Assignment 08#
Due date: 24.05.2023
This week’s assignment has to be returned in the form a jupyter notebook.
Don’t forget the instructions!
01 - Data preparation#
Rewrite the acinn_meteo_data
function we used in week 05 to return a pandas dataframe instead of individual arrays. When creating the dataframe, rename the column as follows:
“rr” -> “rainfall” (invalid: < 0)
“dd” -> “wind_dir” (invalid: < 0)
“ff” -> “wind_speed” (invalid: < 0)
“tp” -> “dewpoint” (invalid: < -50)
“p” -> “pressure” (invalid: < 500)
“tl” -> “temperature” (invalid: < -50)
“so” -> “sunshine_min” (invalid: < 0)
“rf” -> “relative_humidity” (invalid: < 0)
You should ignore the datumsec
key and instead use the converted time as index
for the dataframe you’ll create. Not all stations have all the variables!
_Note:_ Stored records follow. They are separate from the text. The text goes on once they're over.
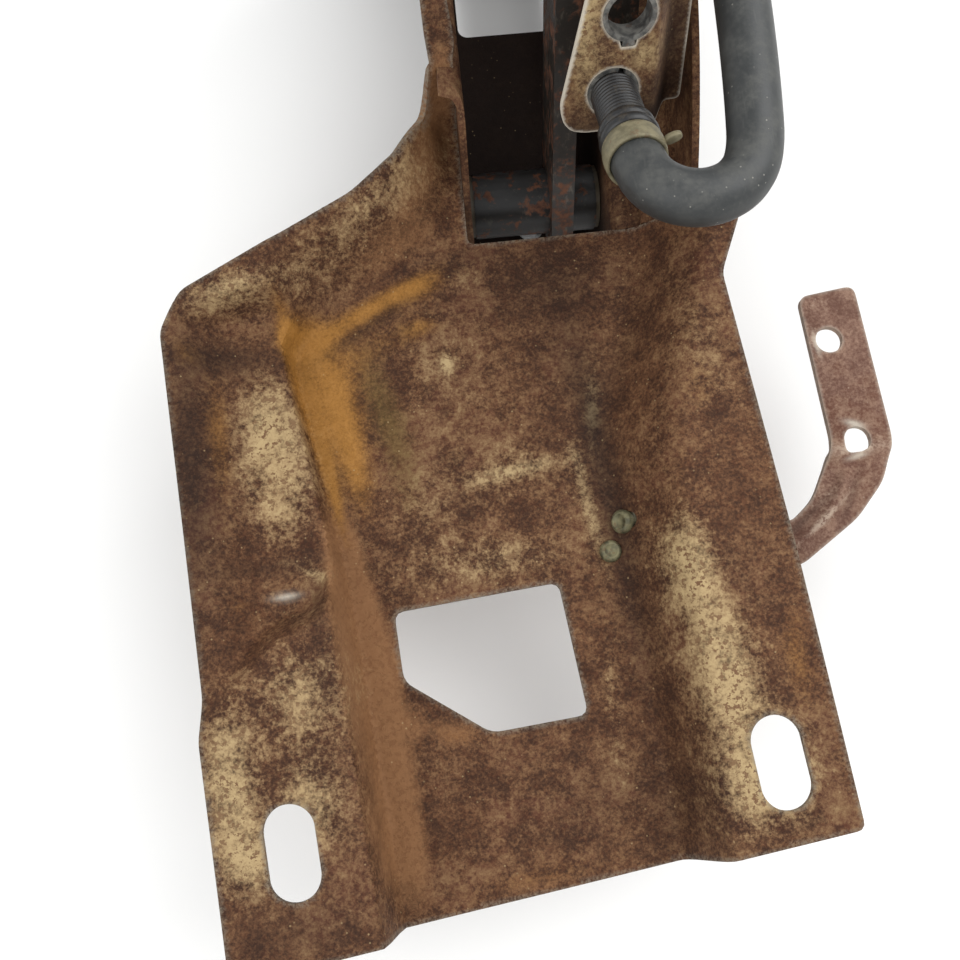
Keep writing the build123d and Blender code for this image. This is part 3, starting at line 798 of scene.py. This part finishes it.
@dataclass
class Sheet:
    """Sheet-metal piece: a plan cut from loops and raised by a height formula.

    The first loop is the edge and the others are holes. The skin is the upper face; a modifier
    gives it the thickness below. Patches lie along the row frame's axes, from the wide channel's
    reference point; own_patches lie in the sheet's own axes.
    """

    name: str
    where: Place
    loops: list
    thickness: float = SHEET
    step: float = 1.5
    # Strength of steel along the cut edges (partly wear, partly a painted highlight) and of a
    # painted highlight at the edges.
    edge_wear_and_highlight: float = 0.0
    edge_painted_highlight: float = 0.0
    patches: tuple = ()
    own_patches: tuple = ()

    def height(self, plan: np.ndarray) -> np.ndarray:
        """Height above the place's plane: level unless a kind of sheet says otherwise.

        Args:
            plan: (n, 2) plan points.

        Returns:
            (n,) millimetres.
        """
        return np.zeros(len(plan))

    def sheet_points(self) -> tuple[np.ndarray, list]:
        """Plan points and the closed loops that the triangles have to follow.

        Returns:
            Points of every loop, then a hexagonal grid that keeps clear of the loops; and the
            list of loops as runs of point numbers.
        """
        edge = self.loops[0]
        low, high = edge.min(axis=0), edge.max(axis=0)
        rows = np.arange(low[1], high[1], self.step * HEX_ROW)
        columns = np.arange(low[0], high[0], self.step)
        grid = np.stack(np.meshgrid(columns, rows), axis=-1)
        grid[1::2, :, 0] += self.step / 2
        grid = grid.reshape(-1, 2)
        keep = inside(grid, edge) & (reach(grid, edge) > 0.6 * self.step)
        for loop in self.loops[1:]:
            keep &= ~inside(grid, loop) & (reach(grid, loop) > 0.5 * self.step)
        ends = np.cumsum([len(loop) for loop in self.loops])
        runs = [np.arange(end - len(loop), end) for end, loop in zip(ends, self.loops)]
        return np.vstack([*self.loops, grid[keep]]), runs

    def build(self) -> bpy.types.Object:
        """Triangulate the sheet, raise it, mark it and give it its thickness.

        Returns:
            The piece.
        """
        plan, runs = self.sheet_points()
        edges = [(int(a), int(b)) for run in runs for a, b in zip(run, np.roll(run, -1))]
        cut = delaunay_2d_cdt([Vector(point) for point in plan.tolist()], edges, [], 0, 1e-5)
        flat = np.array([tuple(point) for point in cut[0]])
        triangles = np.array([tuple(face) for face in cut[2] if len(face) == 3])
        a, b, c = (flat[triangles[:, k]] for k in range(3))
        wind = (b - a)[:, 0] * (c - a)[:, 1] - (b - a)[:, 1] * (c - a)[:, 0]
        triangles[wind < 0] = triangles[wind < 0][:, ::-1]
        middle = flat[triangles].mean(axis=1)
        keep = inside(middle, self.loops[0]) & (np.abs(wind) > SMALLEST_TRIANGLE)
        for loop in self.loops[1:]:
            keep &= ~inside(middle, loop)
        used, faces = np.unique(triangles[keep], return_inverse=True)
        flat = flat[used]
        faces = [tuple(face) for face in faces.reshape(-1, 3).tolist()]
        world = self.where.world(np.column_stack([flat, self.height(flat)]))
        piece = make_mesh(self.name, world, faces)
        self.mark(piece, flat, world[:, :2] - np.array(WIDE_ORIGIN[:2]))
        solid = piece.modifiers.new("sheet", "SOLIDIFY")
        solid.thickness, solid.offset = self.thickness * MM, -1
        soften(piece, EDGE_BEVEL, EDGE_ANGLE)
        return piece

    def mark(self, piece: bpy.types.Object, plan: np.ndarray, square: np.ndarray) -> None:
        """Store the finish's marks on the points.

        Args:
            piece: the sheet.
            plan: (n, 2) plan points in the sheet's own axes.
            square: (n, 2) the same points along the row frame's axes.
        """
        near = np.minimum.reduce([reach(plan, loop) for loop in self.loops[:4]])
        marks = {name: np.zeros(len(plan)) for name in MARKS}
        for patch in self.patches:
            marks[patch.mark] += patch.at(square)
        for patch in self.own_patches:
            marks[patch.mark] += patch.at(plan)
        # Steel along the cut edges, partly wear and partly a painted highlight, then a painted
        # highlight right at the edge.
        marks["worn_and_highlight"] += self.edge_wear_and_highlight * np.exp(-((near / WEAR_AND_HIGHLIGHT_WIDTH) ** 2))
        marks["painted_highlight"] += self.edge_painted_highlight * np.exp(-((near / PAINTED_HIGHLIGHT_WIDTH) ** 2))
        for name, values in marks.items():
            stored = piece.data.attributes.new(name, "FLOAT", "POINT")
            stored.data.foreach_set("value", np.clip(values, 0, 1).astype(np.float32))


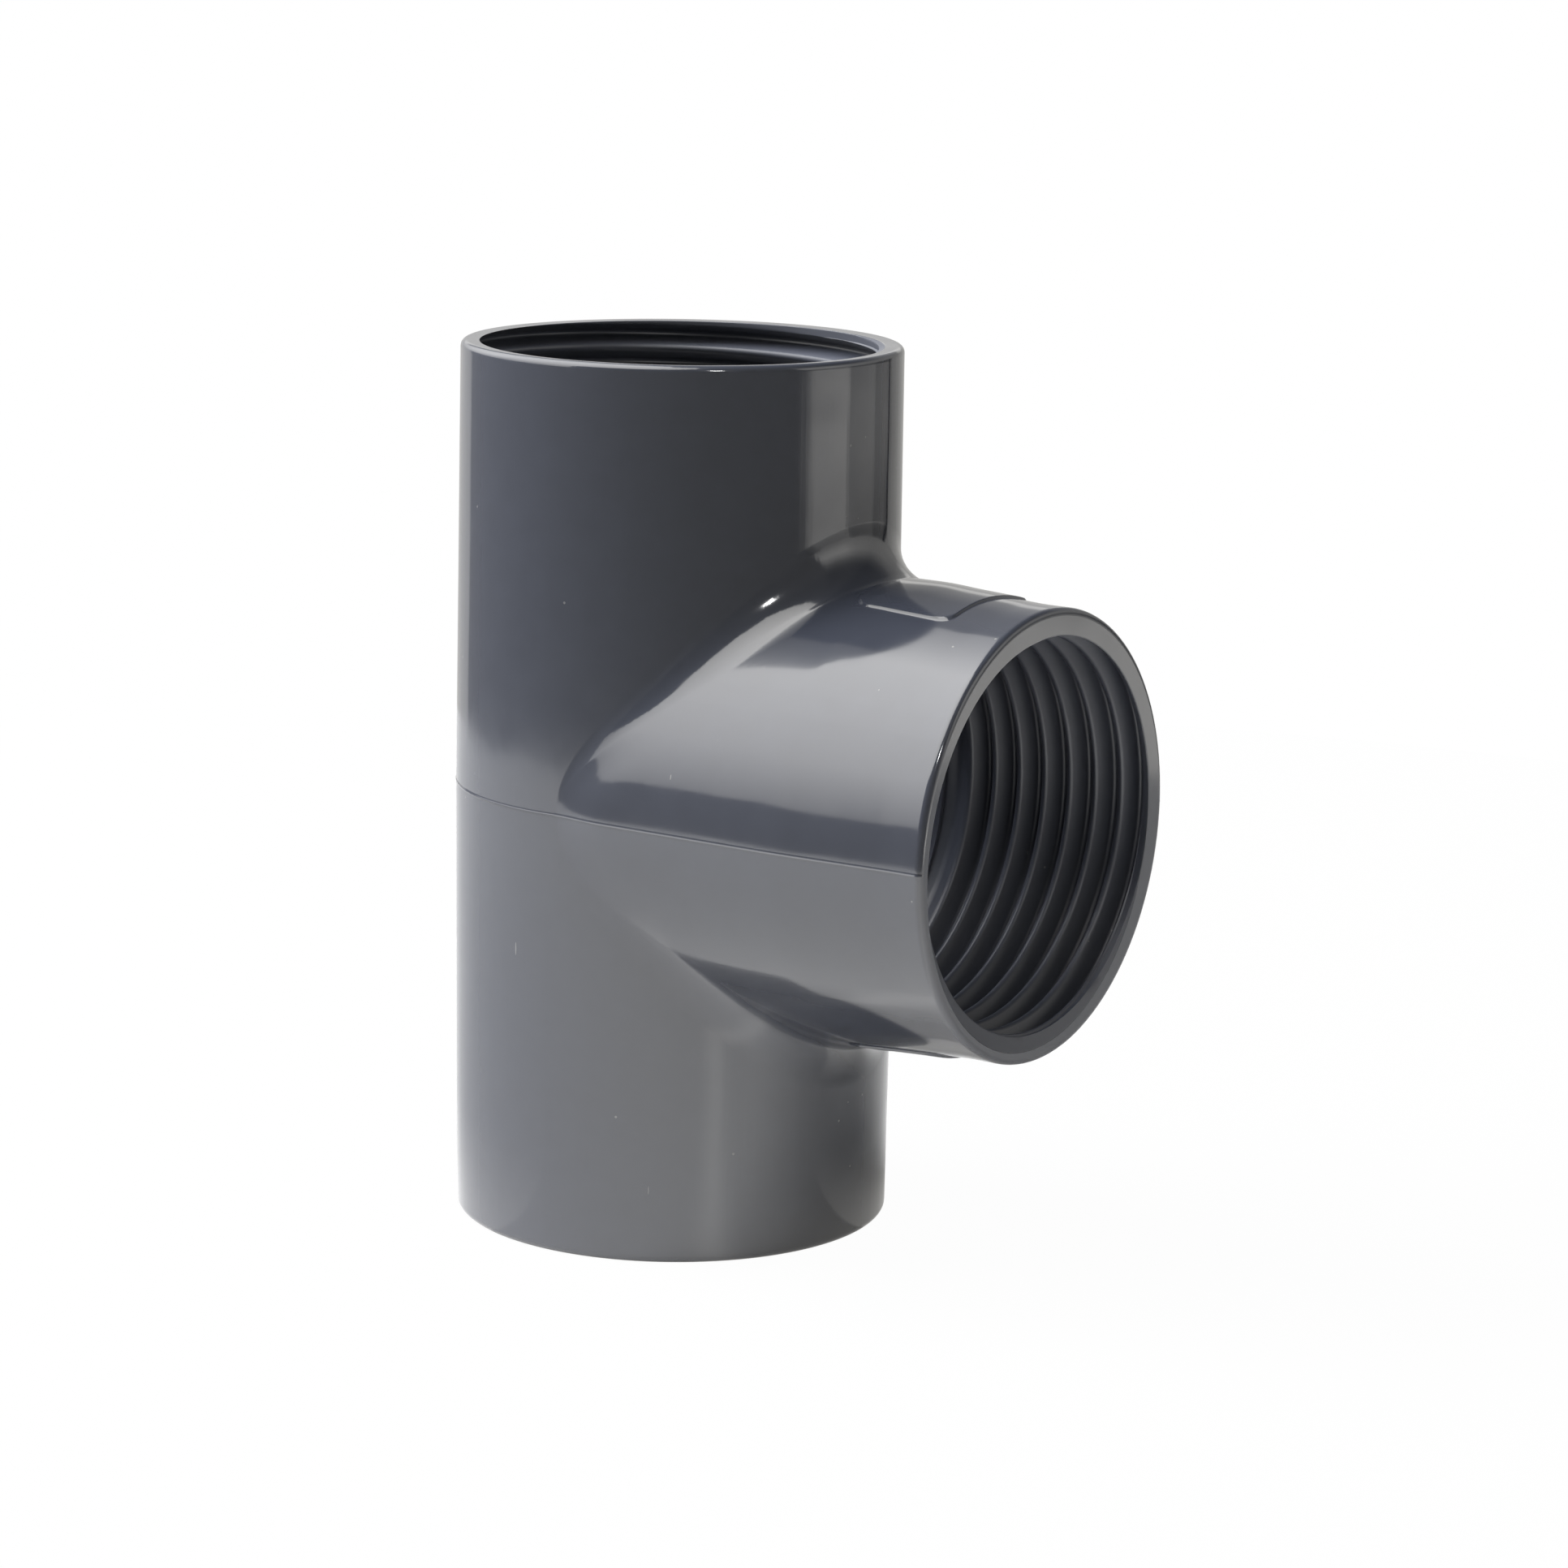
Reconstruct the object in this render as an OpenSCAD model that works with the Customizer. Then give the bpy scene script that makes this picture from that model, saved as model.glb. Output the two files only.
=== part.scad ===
// Pipe tee: an equal tee moulded in one piece, with an internal pipe thread in each of its three mouths.
// The run stands along Z on its lower mouth, whose face has the origin at its centre. The branch points
// along +X. Sizes are in mm.

/* [Thread] */
// radius at the thread's roots, the major radius
root_radius = 16.6245; // [9:0.001:24]
// axial distance from one turn of the thread to the next
thread_pitch = 2.309; // [1.3:0.001:2.6]
// distance from either axis of the tee at which the other tube's groove has run out
groove_clear = 16.3; // [16:0.1:24]
// length over which a groove runs out
groove_runout = 1.9; // [1:0.1:4]
// depth of the short plain lip inside each face
lip_depth = 0.6; // [0.3:0.1:1.2]
// how far the lip is wider than the thread's crests
lip_step = 0.25; // [0.1:0.05:0.5]
// share of its full width that a groove has where it starts at the face
start_width = 0.48; // [0.3:0.01:0.6]
// share of its full depth that a groove has where it starts at the face
start_depth = 0.8; // [0.4:0.05:1]

/* [Body] */
// wall outside the thread's roots, at the parting line
root_wall = 0.875; // [0.6:0.005:6]
// how much slimmer the run is at its ends than at the parting line, for the mould's draft
run_draft = 0.2; // [0.05:0.01:0.5]
// how much slimmer the branch's straight end is than the run's middle
branch_relief = 0.09; // [0.02:0.01:0.2]
// how much wider the branch is than the run's middle where it leaves the run
branch_swell = 0.45; // [0.1:0.05:1]
// length of the branch's straight end
collar_length = 2.9; // [1:0.1:4]
// distance of the branch's axis from either end of the run
run_half = 34.8; // [32:0.1:70]
// distance of the branch's face from the run's axis
branch_length = 34.4; // [32:0.1:70]
// rounding of each mouth's outer edge
rim_round = 0.5; // [0.2:0.05:0.6]
// radius of the rounding in the crotch between run and branch
crotch_radius = 4.3; // [1:0.1:5]
// how much narrower the run's plain waterway is than the thread's crests
waterway_step = 0.15; // [0.1:0.05:3]

/* [Label pads] */
// how far the bare raised pads above and below the branch stand proud
pad_height = 0.2; // [0.1:0.05:0.6]
// half the angle that a pad covers round the branch
pad_half_angle = 19.5; // [10:0.5:60]
// length of a pad along the branch
pad_length = 9; // [4:0.5:10]
// distance of a pad from the run's wall, so that its inner end dies into the crotch's rounding
pad_gap = 2.5; // [2:0.1:4]

/* [Hidden] */
$fn = 96;
crest_radius = root_radius - 0.640327 * thread_pitch;  // a 55 degree pipe thread's depth
thread_flat = thread_pitch / 6;                        // width of a crest and of a root, both cut flat
thread_sides = 32;                                     // facets round one turn
run_radius = root_radius + root_wall;
branch_radius = run_radius - branch_relief;            // at the straight end
swell_radius = run_radius + branch_swell;              // where the branch leaves the run
swell_start = 0.5;                                     // the branch widens between these two distances from
swell_end = 5.5;                                       // the run's axis, beside the run
run_bore = crest_radius - waterway_step;
branch_bore = run_bore - 0.1;                          // a little narrower, so that the two bores cross cleanly
lip_radius = crest_radius + lip_step;
core_tail = 0.6;                                       // a thread core goes this far past its groove's end
overrun = 1;                                           // how far cutting tools start outside a face
rolling = run_radius + crotch_radius;                  // from the run's axis to the crotch rounding's centre
rolling_out = swell_radius + crotch_radius;            // from the branch's axis to the same
collar_start = branch_length - collar_length;
taper = (swell_radius - branch_radius) / (collar_start - rolling);
web_sink = 0.15;                                       // how far the crotch web is sunk into the two tubes
web_core = 1.2;                                        // how deep in the walls it is closed
pad_root = 1;                                          // how deep in the wall a pad is rooted

// one end of a tube, along +Z: a straight or drafted outside with a rounded edge at its face
module tube_end(foot_radius, face_radius, length) {
    rotate_extrude()
        polygon(concat(
            [[0, 0], [foot_radius, 0]],
            [for (a = [0:15:90]) [face_radius - rim_round * (1 - cos(a)), length - rim_round * (1 - sin(a))]],
            [[0, length]]));
}

// turns a child made along +Z onto the branch
module on_branch() {
    rotate([0, 90, 0]) children();
}

// section of the crotch web at angle t round the branch, measured from the plane of the two axes: the arc of
// a ball that rolls along the crotch, between its two lines of contact, closed well inside the walls
function web_section(t, steps = 8) =
    let (y = rolling_out * sin(t), z = rolling_out * cos(t), x = sqrt(rolling * rolling - y * y),
         centre = [x, y, z],
         to_run = -[x, y, 0] / rolling,
         to_branch = -[0, y, z] / rolling_out,
         sweep = acos(to_run * to_branch),
         sunk = run_radius - web_sink,
         sunk_out = swell_radius - web_sink,
         deep = run_radius - web_core)
    concat(
        [[sunk * x / rolling, sunk * y / rolling, z * (1 + web_sink / rolling)]],
        [for (k = [1:steps - 1])
            let (part = k / steps)
            centre + crotch_radius / sin(sweep)
                * (sin(sweep * (1 - part)) * to_run + sin(sweep * part) * to_branch)],
        [[x * (1 + web_sink / rolling), sunk_out * y / rolling_out, sunk_out * z / rolling_out],
         [deep * x / rolling, deep * y / rolling, deep * z / rolling_out]]);

// the web that rounds the upper crotch and fades out where the sides of the two tubes run level
module crotch_web(stations = 30, last_angle = 71) {
    rings = [for (i = [0:stations]) web_section(last_angle * (2 * i / stations - 1))];
    m = len(rings[0]);
    polyhedron(
        points = [for (ring = rings, p = ring) p],
        faces = concat(
            [[for (k = [0:m - 1]) k]],
            [for (i = [0:stations - 1], k = [0:m - 1])
                let (a = i * m + k, b = i * m + (k + 1) % m) [a, a + m, b]],
            [for (i = [0:stations - 1], k = [0:m - 1])
                let (a = i * m + k, b = i * m + (k + 1) % m) [b, a + m, b + m]],
            [[for (k = [m - 1:-1:0]) stations * m + k]]));
}

// outside radius of the branch at distance x from the run's axis, beyond its widening
function branch_at(x) = swell_radius - taper * max(0, x - rolling);

// the outside of the branch: it widens beside the run, narrows evenly from the crotch and ends straight
module branch_outside() {
    on_branch() rotate_extrude()
        polygon(concat(
            [[0, 0], [branch_radius, 0]],
            [for (k = [0:5])
                let (part = k / 5)
                [branch_radius + (swell_radius - branch_radius) * part * part * (3 - 2 * part),
                 swell_start + (swell_end - swell_start) * part]],
            [[swell_radius, rolling], [branch_radius, collar_start]],
            [for (a = [0:15:90])
                [branch_radius - rim_round * (1 - cos(a)), branch_length - rim_round * (1 - sin(a))]],
            [[0, branch_length]]));
}

// a bare raised pad on the upper side of the branch, concentric with it
module label_pad() {
    near = run_radius + pad_gap;
    far = near + pad_length;
    root = branch_radius - pad_root;
    on_branch()
        rotate([0, 0, 180 - pad_half_angle])
            rotate_extrude(angle = 2 * pad_half_angle)
                polygon([[root, near], [swell_radius, near], [swell_radius + pad_height, near + pad_height],
                         [swell_radius + pad_height, rolling],
                         [branch_at(far) + pad_height, far - pad_height], [branch_at(far), far], [root, far]]);
}

// what lies above the branch's axis, apart from the branch
module upper_half() {
    tube_end(run_radius, run_radius - run_draft, run_half);
    crotch_web();
    label_pad();
}

module outside() {
    upper_half();
    mirror([0, 0, 1]) upper_half();
    branch_outside();
}

// points of a thread core along one line parallel to its axis, at angle a: each turn of the groove has four,
// at its two crests and at the two corners of its root. Depth z is measured from the face.
function core_line(a, groove_end) =
    let (turns = ceil(groove_end / thread_pitch) + 1,
         dir = [cos(a), sin(a)],
         crest = crest_radius * dir,
         half_widths = [-(thread_pitch - thread_flat), -thread_flat, thread_flat, thread_pitch - thread_flat] / 2)
    concat(
        [[crest[0], crest[1], -1.5 * thread_pitch]],
        [for (turn = [-1:turns - 2], corner = [0:3])
            let (z = thread_pitch * (turn + a / 360),
                 width = max(start_width, min(1, start_width + (1 - start_width) * (z - lip_depth) / thread_pitch)),
                 depth = max(0, min(1, start_depth + (1 - start_depth) * z / thread_pitch,
                                    (groove_end - z) / groove_runout)),
                 at = z + width * half_widths[corner],
                 // what lies past the run-out is drawn together, so that the core ends soon after it
                 gathered = at < groove_end ? at : groove_end + 0.15 * (at - groove_end),
                 r = crest_radius + (corner == 1 || corner == 2 ? depth * (root_radius - crest_radius) : 0))
            [r * dir[0], r * dir[1], gathered]],
        [[crest[0], crest[1], groove_end + core_tail]]);

// triangles between two lines of points, where each point of line a meets the one shift further on line b
function strip(a, b, count, shift = 0) =
    concat(
        [for (k = [0:count - 1]) [a + k, a + k + 1, b + k + shift]],
        [for (k = [0:count - 1]) [b + k + shift, a + k + 1, b + k + shift + 1]]);

// the core that moulds one mouth's right-hand thread. Its groove starts at the face at angle 0, small,
// and runs out at the depth groove_end.
module thread_core(groove_end) {
    lines = [for (j = [0:thread_sides - 1]) core_line(360 * j / thread_sides, groove_end)];
    m = len(lines[0]);
    seam = (thread_sides - 1) * m;
    polyhedron(
        points = [for (line = lines, p = line) p],
        faces = concat(
            [[for (j = [0:thread_sides - 1]) j * m]],
            [for (j = [0:thread_sides - 2], f = strip(j * m, (j + 1) * m, m - 1)) f],
            // across the seam each turn meets the next one, four points on
            [for (k = [0:3]) [seam, k + 1, k]],
            strip(seam, 0, m - 5, 4),
            [for (k = [m - 5:m - 2]) [seam + k, seam + k + 1, m - 1]],
            [[for (j = [thread_sides - 1:-1:0]) j * m + m - 1]]));
}

// everything cut from a mouth whose face lies at distance length from the crossing of the axes,
// with its groove starting at angle start
module mouth_cut(length, start) {
    translate([0, 0, length]) rotate([180, 0, 0]) {
        rotate([0, 0, start]) thread_core(length - groove_clear);
        translate([0, 0, -overrun]) cylinder(r = lip_radius, h = lip_depth + overrun);
        translate([0, 0, lip_depth])
            cylinder(r1 = lip_radius, r2 = crest_radius - web_sink, h = lip_step + web_sink);
    }
}

module waterways() {
    reach = groove_clear + groove_runout;
    cylinder(r = run_bore, h = 2 * reach, center = true);
    on_branch() cylinder(r = branch_bore, h = reach);
}

module tee_body() {
    color([0.27, 0.28, 0.315])
    translate([0, 0, run_half])
        difference() {
            outside();
            waterways();
            mouth_cut(run_half, 56);
            rotate([180, 0, 0]) mouth_cut(run_half, 56);
            on_branch() mouth_cut(branch_length, 50);
        }
}

tee_body();
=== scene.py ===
"""The looks of the pipe tee: one glossy dark grey moulding with an internal thread in each mouth.

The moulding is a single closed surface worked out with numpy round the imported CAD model. Sizes in the
shape classes are millimetres, measured from the crossing of the two axes, and become metres with the
origin at the lower mouth's face when the mesh is made.
"""

import logging
from dataclasses import dataclass, field
from enum import Enum

import bmesh
import bpy
import numpy as np
from mathutils import Matrix, Vector


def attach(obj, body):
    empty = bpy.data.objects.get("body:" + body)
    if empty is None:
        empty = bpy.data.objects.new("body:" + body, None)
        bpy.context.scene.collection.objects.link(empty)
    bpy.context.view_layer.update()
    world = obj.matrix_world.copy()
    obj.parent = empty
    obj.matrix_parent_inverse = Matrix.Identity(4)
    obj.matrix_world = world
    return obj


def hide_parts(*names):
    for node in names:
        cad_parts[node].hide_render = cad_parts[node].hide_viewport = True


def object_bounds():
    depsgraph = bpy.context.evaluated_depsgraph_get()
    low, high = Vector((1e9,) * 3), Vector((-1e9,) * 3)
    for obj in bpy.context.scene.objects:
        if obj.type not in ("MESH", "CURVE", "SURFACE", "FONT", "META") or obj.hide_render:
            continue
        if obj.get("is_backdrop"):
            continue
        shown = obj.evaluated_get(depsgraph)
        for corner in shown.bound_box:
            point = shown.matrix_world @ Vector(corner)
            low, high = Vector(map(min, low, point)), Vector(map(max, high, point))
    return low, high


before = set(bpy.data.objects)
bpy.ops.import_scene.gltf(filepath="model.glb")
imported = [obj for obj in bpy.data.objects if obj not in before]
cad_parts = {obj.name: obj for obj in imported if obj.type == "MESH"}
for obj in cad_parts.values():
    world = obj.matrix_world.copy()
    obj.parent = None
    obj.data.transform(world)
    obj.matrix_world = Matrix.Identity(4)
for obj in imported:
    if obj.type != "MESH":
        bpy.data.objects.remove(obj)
LOG = logging.getLogger("pipe_tee")
MM = 0.001


def smooth_step(x: np.ndarray) -> np.ndarray:
    """Gives 3x^2 - 2x^3 with x held between 0 and 1."""
    x = np.clip(x, 0.0, 1.0)
    return x * x * (3.0 - 2.0 * x)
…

Your algorithm should work regardless of if the variable is available or not.
Filter for missing data before placing the data in the pandas dafaframe: replace all values which are below the invalid threshold in the list above with np.nan
.
def acinn_meteo_data(station="innsbruck", ndays=3):
"""Parse live meteorological data from the ACINN servers.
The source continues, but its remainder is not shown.